▶ [PROMPT]: Take every line that has the string "None" and copy it out.

* start DATA PROVIDED *

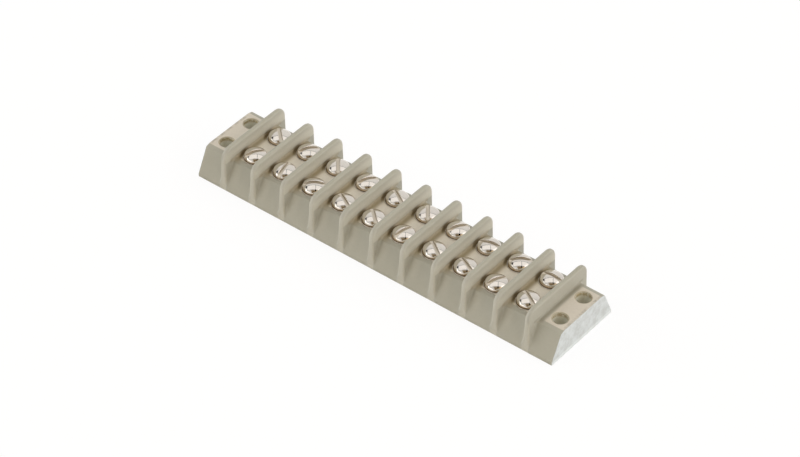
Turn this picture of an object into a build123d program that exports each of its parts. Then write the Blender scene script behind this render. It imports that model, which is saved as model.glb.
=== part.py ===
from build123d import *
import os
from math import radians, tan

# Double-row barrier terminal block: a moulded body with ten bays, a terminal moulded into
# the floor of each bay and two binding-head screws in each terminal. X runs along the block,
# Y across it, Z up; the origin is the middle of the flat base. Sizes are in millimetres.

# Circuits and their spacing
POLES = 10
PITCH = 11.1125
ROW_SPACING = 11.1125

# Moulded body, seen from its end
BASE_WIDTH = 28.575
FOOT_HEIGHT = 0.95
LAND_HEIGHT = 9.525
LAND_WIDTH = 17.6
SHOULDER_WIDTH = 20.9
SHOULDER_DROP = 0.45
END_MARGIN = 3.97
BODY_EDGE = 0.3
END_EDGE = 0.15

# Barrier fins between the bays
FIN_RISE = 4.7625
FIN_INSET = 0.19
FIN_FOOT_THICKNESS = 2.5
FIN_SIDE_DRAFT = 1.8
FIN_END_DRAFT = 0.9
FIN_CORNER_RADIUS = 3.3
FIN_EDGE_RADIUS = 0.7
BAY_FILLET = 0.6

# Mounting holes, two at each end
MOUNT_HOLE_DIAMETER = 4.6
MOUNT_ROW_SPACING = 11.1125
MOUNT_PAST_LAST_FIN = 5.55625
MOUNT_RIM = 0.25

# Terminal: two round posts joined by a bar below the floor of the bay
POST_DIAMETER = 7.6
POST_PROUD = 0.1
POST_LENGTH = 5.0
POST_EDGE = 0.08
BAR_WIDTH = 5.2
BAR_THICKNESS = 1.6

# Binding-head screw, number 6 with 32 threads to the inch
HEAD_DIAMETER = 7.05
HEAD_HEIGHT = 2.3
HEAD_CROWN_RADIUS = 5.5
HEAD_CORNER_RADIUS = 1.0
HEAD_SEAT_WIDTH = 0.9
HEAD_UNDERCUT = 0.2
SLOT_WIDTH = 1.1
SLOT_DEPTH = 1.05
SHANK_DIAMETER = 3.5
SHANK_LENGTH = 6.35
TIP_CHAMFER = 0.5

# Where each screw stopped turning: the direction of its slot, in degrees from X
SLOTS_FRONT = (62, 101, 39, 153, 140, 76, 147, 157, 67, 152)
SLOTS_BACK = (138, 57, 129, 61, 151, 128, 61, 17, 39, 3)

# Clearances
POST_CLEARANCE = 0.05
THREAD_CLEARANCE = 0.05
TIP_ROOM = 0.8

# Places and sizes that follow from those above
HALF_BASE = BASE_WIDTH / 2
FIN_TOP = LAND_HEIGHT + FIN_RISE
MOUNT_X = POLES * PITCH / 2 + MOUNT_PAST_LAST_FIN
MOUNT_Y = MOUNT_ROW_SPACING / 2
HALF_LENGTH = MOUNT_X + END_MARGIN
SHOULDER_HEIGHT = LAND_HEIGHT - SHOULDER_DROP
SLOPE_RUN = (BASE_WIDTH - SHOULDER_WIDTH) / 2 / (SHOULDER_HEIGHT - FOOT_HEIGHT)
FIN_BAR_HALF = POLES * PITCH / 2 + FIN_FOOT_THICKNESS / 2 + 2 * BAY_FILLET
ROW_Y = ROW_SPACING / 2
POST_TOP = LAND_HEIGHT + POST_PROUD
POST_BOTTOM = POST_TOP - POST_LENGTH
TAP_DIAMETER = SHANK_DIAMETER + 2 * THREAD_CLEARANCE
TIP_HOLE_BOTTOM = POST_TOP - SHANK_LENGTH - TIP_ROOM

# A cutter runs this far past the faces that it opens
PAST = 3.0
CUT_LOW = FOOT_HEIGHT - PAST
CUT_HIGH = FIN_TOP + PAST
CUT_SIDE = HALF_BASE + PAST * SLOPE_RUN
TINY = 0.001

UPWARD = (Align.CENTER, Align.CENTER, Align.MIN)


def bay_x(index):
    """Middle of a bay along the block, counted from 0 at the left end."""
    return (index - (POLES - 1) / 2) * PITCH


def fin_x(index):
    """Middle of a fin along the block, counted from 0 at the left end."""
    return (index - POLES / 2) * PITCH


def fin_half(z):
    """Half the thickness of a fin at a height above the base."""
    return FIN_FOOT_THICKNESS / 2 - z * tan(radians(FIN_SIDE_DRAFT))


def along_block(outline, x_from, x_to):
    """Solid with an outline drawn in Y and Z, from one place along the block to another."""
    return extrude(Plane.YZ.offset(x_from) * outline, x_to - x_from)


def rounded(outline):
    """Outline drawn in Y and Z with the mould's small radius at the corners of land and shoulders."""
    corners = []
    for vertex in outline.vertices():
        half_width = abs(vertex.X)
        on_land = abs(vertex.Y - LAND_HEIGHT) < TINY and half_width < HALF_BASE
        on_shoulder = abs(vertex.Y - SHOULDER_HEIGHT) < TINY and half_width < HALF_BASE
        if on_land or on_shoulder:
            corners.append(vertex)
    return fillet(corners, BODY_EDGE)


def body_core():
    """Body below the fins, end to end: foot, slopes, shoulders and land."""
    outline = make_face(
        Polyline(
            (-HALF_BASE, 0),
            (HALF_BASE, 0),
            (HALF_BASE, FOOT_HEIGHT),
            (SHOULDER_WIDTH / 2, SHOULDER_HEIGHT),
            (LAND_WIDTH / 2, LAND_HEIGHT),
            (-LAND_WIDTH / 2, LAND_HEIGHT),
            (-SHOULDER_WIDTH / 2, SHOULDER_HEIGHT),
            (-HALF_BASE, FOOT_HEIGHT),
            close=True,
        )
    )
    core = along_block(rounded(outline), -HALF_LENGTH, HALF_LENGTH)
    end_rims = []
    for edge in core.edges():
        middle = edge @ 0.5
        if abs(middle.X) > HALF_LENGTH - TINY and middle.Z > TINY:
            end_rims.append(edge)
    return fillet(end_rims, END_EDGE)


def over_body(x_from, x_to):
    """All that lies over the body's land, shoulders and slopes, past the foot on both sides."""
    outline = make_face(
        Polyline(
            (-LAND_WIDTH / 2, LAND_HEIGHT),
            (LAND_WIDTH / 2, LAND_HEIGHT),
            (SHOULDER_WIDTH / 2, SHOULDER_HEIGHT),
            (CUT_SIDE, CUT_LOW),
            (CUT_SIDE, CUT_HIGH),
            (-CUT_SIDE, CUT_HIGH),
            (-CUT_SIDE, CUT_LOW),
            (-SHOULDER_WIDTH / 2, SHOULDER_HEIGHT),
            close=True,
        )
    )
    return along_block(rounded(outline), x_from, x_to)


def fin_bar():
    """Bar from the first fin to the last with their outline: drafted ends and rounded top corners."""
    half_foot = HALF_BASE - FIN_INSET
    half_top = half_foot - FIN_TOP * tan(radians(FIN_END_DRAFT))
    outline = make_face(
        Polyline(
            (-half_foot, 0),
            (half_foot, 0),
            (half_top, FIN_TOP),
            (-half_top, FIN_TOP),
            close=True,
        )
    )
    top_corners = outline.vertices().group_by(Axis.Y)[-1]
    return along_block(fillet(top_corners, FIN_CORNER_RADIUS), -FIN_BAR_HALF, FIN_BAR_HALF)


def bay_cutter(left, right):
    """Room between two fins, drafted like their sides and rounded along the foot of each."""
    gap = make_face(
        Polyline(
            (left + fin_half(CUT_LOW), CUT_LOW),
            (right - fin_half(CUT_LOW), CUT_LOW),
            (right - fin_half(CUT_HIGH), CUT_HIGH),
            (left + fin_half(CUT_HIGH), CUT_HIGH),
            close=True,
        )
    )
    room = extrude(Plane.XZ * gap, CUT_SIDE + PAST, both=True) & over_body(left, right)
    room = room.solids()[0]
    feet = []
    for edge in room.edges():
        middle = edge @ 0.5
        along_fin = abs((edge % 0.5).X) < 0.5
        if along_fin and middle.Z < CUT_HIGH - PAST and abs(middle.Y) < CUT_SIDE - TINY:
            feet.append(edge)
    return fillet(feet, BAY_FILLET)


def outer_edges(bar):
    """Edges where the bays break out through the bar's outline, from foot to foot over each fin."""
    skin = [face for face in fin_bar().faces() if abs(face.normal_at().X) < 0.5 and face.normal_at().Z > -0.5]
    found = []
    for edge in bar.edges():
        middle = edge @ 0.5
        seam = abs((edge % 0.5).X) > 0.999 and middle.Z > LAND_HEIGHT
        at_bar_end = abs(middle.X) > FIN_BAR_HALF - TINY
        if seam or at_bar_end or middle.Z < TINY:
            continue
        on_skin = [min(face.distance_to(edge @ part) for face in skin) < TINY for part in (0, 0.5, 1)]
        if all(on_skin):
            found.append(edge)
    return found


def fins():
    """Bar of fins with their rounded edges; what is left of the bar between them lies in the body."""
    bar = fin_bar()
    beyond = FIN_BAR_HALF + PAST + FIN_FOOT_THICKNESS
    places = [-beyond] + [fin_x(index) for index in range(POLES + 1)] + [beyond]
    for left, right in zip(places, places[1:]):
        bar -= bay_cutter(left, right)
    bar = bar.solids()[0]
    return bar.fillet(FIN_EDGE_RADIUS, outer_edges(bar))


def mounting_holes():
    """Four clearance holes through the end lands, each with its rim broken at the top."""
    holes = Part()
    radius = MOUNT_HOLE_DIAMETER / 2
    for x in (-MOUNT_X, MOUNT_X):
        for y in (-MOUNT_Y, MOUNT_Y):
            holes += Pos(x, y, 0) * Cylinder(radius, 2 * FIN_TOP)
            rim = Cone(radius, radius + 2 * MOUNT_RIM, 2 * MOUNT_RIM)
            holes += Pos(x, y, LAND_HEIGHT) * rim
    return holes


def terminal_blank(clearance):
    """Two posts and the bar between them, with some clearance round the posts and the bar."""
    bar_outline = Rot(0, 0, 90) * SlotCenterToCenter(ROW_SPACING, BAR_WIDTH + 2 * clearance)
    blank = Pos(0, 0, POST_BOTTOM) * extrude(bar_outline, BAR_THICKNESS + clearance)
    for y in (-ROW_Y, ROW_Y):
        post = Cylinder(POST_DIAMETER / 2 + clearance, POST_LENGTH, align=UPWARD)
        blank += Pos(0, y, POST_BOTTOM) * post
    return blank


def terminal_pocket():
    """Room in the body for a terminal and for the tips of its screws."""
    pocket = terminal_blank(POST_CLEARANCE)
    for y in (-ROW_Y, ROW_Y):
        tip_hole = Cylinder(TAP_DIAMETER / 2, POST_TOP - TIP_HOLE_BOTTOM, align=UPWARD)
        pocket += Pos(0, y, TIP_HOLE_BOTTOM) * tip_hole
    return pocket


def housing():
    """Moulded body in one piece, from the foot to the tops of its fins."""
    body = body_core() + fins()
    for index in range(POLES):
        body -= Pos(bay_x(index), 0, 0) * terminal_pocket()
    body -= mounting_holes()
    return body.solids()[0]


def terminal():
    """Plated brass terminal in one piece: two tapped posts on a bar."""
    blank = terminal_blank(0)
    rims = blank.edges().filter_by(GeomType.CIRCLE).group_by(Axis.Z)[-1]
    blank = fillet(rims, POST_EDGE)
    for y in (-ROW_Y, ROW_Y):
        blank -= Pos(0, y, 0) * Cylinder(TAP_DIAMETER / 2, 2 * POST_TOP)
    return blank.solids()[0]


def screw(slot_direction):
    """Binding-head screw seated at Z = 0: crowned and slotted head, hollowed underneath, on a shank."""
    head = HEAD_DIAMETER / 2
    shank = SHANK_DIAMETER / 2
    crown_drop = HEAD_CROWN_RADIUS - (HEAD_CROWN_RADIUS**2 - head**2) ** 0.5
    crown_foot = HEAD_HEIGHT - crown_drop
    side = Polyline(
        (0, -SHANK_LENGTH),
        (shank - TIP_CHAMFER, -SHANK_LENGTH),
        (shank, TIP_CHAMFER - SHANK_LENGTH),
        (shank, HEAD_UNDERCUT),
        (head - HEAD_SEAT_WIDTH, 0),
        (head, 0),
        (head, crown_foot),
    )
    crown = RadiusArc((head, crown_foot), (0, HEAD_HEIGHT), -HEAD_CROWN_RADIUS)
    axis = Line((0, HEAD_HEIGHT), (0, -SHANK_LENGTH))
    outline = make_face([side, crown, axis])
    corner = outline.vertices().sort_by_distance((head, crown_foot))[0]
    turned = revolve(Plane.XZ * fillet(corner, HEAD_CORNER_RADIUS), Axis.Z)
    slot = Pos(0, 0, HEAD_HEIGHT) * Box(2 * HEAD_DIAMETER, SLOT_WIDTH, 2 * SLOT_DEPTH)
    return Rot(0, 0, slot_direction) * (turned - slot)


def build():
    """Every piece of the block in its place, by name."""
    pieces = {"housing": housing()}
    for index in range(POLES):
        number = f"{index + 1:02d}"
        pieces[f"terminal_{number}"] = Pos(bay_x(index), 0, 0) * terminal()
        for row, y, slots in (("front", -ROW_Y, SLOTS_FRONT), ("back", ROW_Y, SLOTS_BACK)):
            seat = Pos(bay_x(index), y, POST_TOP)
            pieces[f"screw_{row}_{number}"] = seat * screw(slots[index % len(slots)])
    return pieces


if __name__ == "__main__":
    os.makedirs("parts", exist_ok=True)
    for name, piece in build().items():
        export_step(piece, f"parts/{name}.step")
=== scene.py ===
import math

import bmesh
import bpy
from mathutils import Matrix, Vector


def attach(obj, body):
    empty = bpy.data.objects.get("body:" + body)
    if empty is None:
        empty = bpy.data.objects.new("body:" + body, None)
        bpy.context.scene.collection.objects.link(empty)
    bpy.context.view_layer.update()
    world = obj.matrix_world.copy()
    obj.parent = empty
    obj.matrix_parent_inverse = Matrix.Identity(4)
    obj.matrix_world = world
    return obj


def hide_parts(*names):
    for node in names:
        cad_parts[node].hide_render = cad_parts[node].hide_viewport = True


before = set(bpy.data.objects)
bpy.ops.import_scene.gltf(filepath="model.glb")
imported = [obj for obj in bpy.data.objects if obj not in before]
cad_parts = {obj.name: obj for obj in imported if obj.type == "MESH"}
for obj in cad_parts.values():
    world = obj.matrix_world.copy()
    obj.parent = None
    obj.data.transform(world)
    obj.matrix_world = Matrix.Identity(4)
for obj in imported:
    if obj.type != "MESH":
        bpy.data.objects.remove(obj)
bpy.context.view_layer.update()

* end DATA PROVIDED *

▶ [ANSWER TO THIS PROBLEM]:
    if empty is None:
        empty = bpy.data.objects.new("body:" + body, None)
    obj.parent = None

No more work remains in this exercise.